After seven year in the country, only half of all immigrants are able to find employment. That is according to the Swedish Minister for Employment, Ylva Johansson.

Nevertheless, the OECD believes Sweden is doing a good job, overall, when it comes to integrating foreign populations into its workforce and culture. OECD Director for Employment, Labor, and Social Affairs Stefano Scarpetta said, “Despite the challenges it is facing, Sweden has been at the forefront of integration…Sweden is better equipped than many other countries to integrate refugees, given its strong economy and tradition of welcoming immigrants.”

Scarpetta and the OECD believe the employment gap is at least partly due to the nation’s already high levels of employment.
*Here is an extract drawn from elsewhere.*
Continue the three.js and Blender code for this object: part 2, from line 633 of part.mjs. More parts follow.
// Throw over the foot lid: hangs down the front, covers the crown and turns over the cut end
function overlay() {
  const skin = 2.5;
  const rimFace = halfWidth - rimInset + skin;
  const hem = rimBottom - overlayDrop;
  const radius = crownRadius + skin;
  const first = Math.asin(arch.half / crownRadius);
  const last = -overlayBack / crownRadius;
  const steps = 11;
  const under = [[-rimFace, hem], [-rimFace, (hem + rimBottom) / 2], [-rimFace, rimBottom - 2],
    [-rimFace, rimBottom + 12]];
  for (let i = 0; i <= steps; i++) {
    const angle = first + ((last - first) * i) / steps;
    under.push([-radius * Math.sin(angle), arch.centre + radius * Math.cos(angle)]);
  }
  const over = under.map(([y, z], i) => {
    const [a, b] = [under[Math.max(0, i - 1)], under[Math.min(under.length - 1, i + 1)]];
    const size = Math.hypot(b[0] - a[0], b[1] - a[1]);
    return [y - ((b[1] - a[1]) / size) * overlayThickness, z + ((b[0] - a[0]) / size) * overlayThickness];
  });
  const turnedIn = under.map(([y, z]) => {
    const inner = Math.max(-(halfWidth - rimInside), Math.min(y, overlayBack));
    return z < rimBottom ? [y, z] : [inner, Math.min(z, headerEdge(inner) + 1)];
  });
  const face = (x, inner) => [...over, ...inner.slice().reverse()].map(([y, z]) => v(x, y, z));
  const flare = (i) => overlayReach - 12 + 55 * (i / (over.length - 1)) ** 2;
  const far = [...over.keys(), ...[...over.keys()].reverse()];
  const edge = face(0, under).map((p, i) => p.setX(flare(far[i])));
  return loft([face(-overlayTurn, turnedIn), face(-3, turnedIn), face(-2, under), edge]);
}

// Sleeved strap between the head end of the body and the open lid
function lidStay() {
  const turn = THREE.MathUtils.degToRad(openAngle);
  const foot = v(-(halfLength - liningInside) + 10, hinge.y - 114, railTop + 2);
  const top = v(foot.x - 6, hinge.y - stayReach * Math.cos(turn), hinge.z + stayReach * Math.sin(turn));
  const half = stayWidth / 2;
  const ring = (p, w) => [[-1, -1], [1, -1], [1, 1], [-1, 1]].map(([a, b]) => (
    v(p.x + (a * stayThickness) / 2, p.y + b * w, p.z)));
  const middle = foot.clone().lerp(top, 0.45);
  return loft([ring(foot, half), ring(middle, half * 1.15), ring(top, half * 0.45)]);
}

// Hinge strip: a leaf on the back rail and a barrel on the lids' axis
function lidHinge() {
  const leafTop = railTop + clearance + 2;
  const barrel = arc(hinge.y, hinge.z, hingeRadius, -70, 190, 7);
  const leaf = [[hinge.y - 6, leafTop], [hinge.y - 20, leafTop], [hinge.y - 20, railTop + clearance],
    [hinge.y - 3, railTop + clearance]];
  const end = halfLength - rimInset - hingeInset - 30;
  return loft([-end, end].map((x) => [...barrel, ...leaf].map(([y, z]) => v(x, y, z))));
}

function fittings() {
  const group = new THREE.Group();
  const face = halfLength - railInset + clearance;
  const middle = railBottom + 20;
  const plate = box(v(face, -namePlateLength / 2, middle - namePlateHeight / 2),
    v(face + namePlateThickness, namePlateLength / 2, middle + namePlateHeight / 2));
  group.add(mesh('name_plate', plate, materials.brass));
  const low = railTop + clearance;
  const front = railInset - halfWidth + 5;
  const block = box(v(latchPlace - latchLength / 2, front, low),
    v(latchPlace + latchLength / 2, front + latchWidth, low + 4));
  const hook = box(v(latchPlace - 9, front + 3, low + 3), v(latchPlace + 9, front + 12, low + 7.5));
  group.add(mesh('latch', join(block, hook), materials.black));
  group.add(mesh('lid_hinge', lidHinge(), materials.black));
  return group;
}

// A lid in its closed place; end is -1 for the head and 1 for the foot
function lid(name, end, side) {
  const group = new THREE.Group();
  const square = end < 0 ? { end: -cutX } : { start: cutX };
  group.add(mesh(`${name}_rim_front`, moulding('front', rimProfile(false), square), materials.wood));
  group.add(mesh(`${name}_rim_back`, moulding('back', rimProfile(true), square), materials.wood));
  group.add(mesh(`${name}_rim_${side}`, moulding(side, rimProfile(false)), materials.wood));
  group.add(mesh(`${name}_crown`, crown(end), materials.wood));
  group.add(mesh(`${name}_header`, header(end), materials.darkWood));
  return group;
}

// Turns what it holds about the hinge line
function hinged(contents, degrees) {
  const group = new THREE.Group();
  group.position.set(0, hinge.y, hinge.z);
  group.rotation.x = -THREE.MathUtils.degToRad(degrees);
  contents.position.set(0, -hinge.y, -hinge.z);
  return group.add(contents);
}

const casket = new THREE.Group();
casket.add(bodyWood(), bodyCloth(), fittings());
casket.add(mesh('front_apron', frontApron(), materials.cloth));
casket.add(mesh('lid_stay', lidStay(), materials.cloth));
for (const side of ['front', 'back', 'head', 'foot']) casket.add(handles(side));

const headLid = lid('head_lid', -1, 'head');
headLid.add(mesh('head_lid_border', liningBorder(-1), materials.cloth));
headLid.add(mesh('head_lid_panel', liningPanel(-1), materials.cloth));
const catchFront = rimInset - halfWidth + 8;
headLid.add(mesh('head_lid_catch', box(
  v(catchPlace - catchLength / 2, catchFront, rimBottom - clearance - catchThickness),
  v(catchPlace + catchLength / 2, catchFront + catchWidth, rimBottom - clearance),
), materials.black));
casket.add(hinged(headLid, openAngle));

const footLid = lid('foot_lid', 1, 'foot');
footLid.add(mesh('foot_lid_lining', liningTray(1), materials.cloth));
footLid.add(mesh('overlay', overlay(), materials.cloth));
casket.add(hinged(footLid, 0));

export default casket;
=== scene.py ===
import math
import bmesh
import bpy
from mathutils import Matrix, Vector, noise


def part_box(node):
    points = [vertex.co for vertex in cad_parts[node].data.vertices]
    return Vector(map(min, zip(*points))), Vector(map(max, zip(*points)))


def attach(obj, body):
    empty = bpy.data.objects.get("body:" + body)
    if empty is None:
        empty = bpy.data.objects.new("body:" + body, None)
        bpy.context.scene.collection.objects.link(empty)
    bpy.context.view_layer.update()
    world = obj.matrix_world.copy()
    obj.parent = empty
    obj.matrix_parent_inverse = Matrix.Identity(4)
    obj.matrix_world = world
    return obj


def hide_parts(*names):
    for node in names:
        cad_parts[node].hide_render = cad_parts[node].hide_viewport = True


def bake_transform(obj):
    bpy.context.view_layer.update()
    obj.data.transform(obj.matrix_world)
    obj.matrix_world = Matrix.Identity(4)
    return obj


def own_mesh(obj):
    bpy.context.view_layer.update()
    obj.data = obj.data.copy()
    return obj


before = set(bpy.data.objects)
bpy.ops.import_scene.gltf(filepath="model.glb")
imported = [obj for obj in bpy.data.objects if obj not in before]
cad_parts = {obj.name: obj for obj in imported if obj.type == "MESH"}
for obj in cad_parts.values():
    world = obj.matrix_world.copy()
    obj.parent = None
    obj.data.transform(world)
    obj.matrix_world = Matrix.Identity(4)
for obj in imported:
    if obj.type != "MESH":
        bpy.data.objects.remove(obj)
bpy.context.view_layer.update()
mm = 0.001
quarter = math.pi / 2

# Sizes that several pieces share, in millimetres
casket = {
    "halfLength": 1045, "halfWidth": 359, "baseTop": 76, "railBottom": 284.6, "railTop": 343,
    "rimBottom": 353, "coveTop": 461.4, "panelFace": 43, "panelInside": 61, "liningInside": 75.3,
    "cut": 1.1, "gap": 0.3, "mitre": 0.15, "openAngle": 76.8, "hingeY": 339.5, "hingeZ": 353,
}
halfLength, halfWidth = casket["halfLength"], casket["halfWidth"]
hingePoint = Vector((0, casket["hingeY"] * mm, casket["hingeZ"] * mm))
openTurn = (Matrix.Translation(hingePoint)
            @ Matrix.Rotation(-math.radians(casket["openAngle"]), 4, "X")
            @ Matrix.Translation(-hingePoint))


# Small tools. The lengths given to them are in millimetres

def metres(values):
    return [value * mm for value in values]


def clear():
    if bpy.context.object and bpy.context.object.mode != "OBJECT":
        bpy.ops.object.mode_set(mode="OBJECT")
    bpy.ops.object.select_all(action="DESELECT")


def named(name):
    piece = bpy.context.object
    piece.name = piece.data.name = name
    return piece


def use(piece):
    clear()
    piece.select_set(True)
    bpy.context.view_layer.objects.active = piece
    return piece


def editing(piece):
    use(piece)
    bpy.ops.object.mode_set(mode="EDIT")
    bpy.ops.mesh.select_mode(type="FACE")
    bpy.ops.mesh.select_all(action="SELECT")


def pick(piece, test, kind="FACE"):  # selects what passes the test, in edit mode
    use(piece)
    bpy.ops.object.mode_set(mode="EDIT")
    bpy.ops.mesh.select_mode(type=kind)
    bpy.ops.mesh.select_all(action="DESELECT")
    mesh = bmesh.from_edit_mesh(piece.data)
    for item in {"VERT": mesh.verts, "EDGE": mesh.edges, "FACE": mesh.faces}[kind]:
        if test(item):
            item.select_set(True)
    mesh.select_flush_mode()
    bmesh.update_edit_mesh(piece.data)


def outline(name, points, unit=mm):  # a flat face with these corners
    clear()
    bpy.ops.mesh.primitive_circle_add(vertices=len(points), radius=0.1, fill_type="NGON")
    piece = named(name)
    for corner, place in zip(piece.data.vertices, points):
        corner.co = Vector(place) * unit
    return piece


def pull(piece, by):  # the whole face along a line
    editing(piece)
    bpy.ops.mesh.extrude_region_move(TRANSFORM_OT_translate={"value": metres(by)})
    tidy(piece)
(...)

They also believe, however, the huge influx of refugees has taxed the nation’s integration system to its limits.

Currently, new refugees face a housing shortage. This is particularly problematic, since many of the nation’s social and integration programs only start when one has an address.
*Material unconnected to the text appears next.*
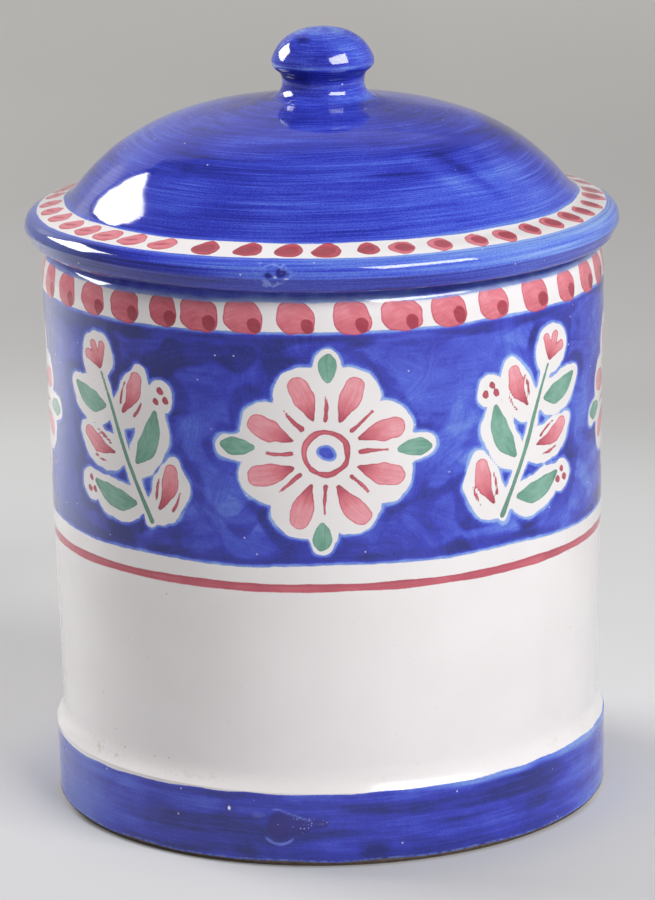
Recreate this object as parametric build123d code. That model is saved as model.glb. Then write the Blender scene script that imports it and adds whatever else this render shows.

Another problem is finding a job in a labor market where 95% of positions require at least an upper secondary level of education. As Scarpetta explained, "Over one third of those who received refugee status in Sweden last year hold lower skills than that.” That would mean having to give them additional support to gain the necessary education in order to obtain employment.

Children also pose a serious concern for the nation. Of the 163,000 refugees last year, 70,000 were children, and many lacked parents. The OECD says that those who come into the nation under the age of 15 usually integrate well. Older children and young adults, however, often have a harder experience, often dropping out of school to start working in an effort to send money home to their families.

Despite identifying a number of areas that may need improvement, Johansson said the review was welcomed and useful. Johansson believes the refugees have actually helped Sweden solve a problem it was facing of an aging population and workforce.

The OECD’s study of Sweden was the first in a series that will study the integration of migrants in OECD nations, particularly in Europe.